= WRITTEN EXERCISE =
Write out the whole listing again, exactly as given.
[Start of RAW DATA]
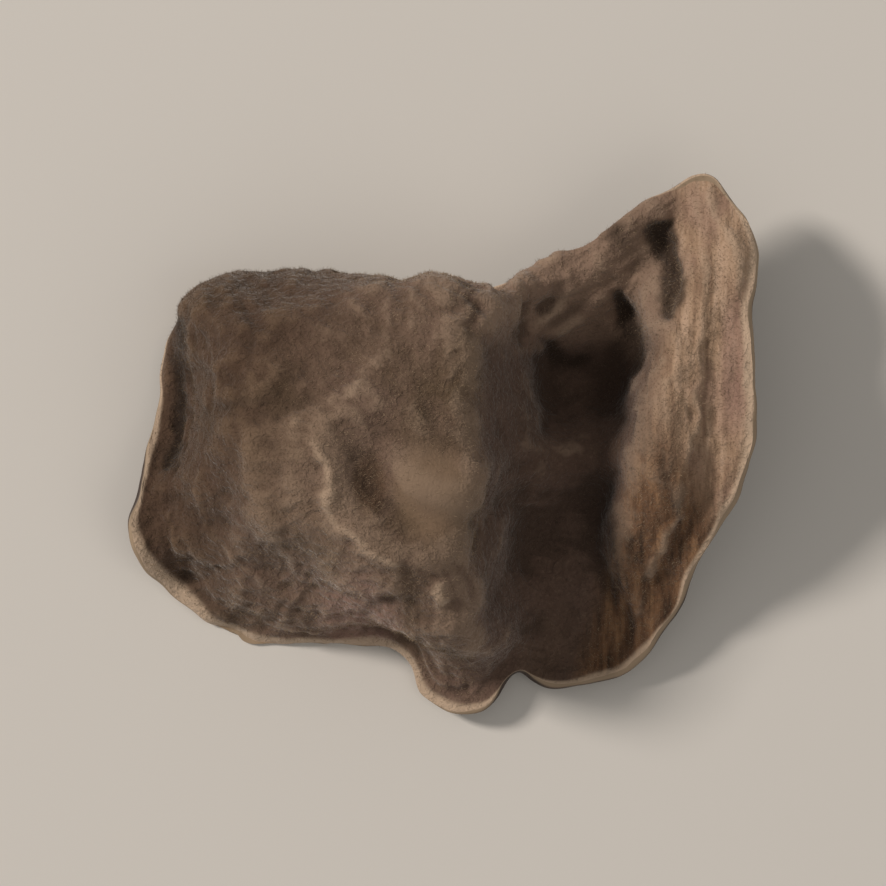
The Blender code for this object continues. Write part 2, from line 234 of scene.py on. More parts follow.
FLOOR = {"size": 3.0, "colour": "#dbd9d6", "roughness": 0.9}
KEY_LIGHT = {"place": (-0.56, 0.26, 0.42), "size": 0.14, "power": 4.2, "colour": "#fff4e8"}
FILL_LIGHT = {"place": (0.45, -0.35, 0.60), "size": 0.60, "power": 0.8, "colour": "#fff4e6"}
SURROUNDINGS = {"colour": "#f4efe8", "strength": 0.30}


# ---------------------------------------------------------------- the sheet


def solid_mesh(node):
    """Points and triangles of a CAD node, with its loose triangles joined."""
    mesh = node.data
    mesh.calc_loop_triangles()
    corners = np.empty(3 * len(mesh.vertices))
    mesh.vertices.foreach_get("co", corners)
    triangles = np.empty(3 * len(mesh.loop_triangles), int)
    mesh.loop_triangles.foreach_get("vertices", triangles)
    points, place = np.unique(np.round(corners.reshape(-1, 3) / MM, 4), axis=0, return_inverse=True)
    faces = place.ravel()[triangles].reshape(-1, 3)
    whole = (faces != np.roll(faces, 1, axis=1)).all(1)
    return points, faces[whole]


def edges_of(faces):
    """Each face's three edges, as pairs of points."""
    return np.concatenate([faces[:, [0, 1]], faces[:, [1, 2]], faces[:, [2, 0]]])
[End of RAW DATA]
= OUTPUT BELOW =
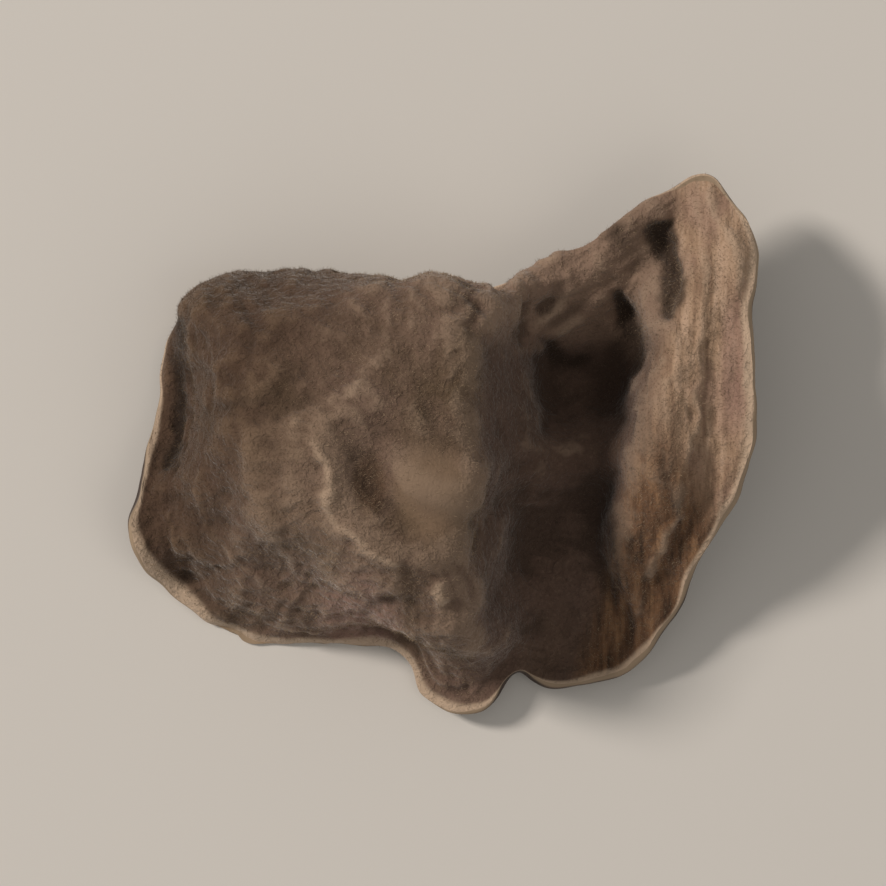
The Blender code for this object continues. Write part 2, from line 234 of scene.py on. More parts follow.
FLOOR = {"size": 3.0, "colour": "#dbd9d6", "roughness": 0.9}
KEY_LIGHT = {"place": (-0.56, 0.26, 0.42), "size": 0.14, "power": 4.2, "colour": "#fff4e8"}
FILL_LIGHT = {"place": (0.45, -0.35, 0.60), "size": 0.60, "power": 0.8, "colour": "#fff4e6"}
SURROUNDINGS = {"colour": "#f4efe8", "strength": 0.30}


# ---------------------------------------------------------------- the sheet


def solid_mesh(node):
    """Points and triangles of a CAD node, with its loose triangles joined."""
    mesh = node.data
    mesh.calc_loop_triangles()
    corners = np.empty(3 * len(mesh.vertices))
    mesh.vertices.foreach_get("co", corners)
    triangles = np.empty(3 * len(mesh.loop_triangles), int)
    mesh.loop_triangles.foreach_get("vertices", triangles)
    points, place = np.unique(np.round(corners.reshape(-1, 3) / MM, 4), axis=0, return_inverse=True)
    faces = place.ravel()[triangles].reshape(-1, 3)
    whole = (faces != np.roll(faces, 1, axis=1)).all(1)
    return points, faces[whole]


def edges_of(faces):
    """Each face's three edges, as pairs of points."""
    return np.concatenate([faces[:, [0, 1]], faces[:, [1, 2]], faces[:, [2, 0]]])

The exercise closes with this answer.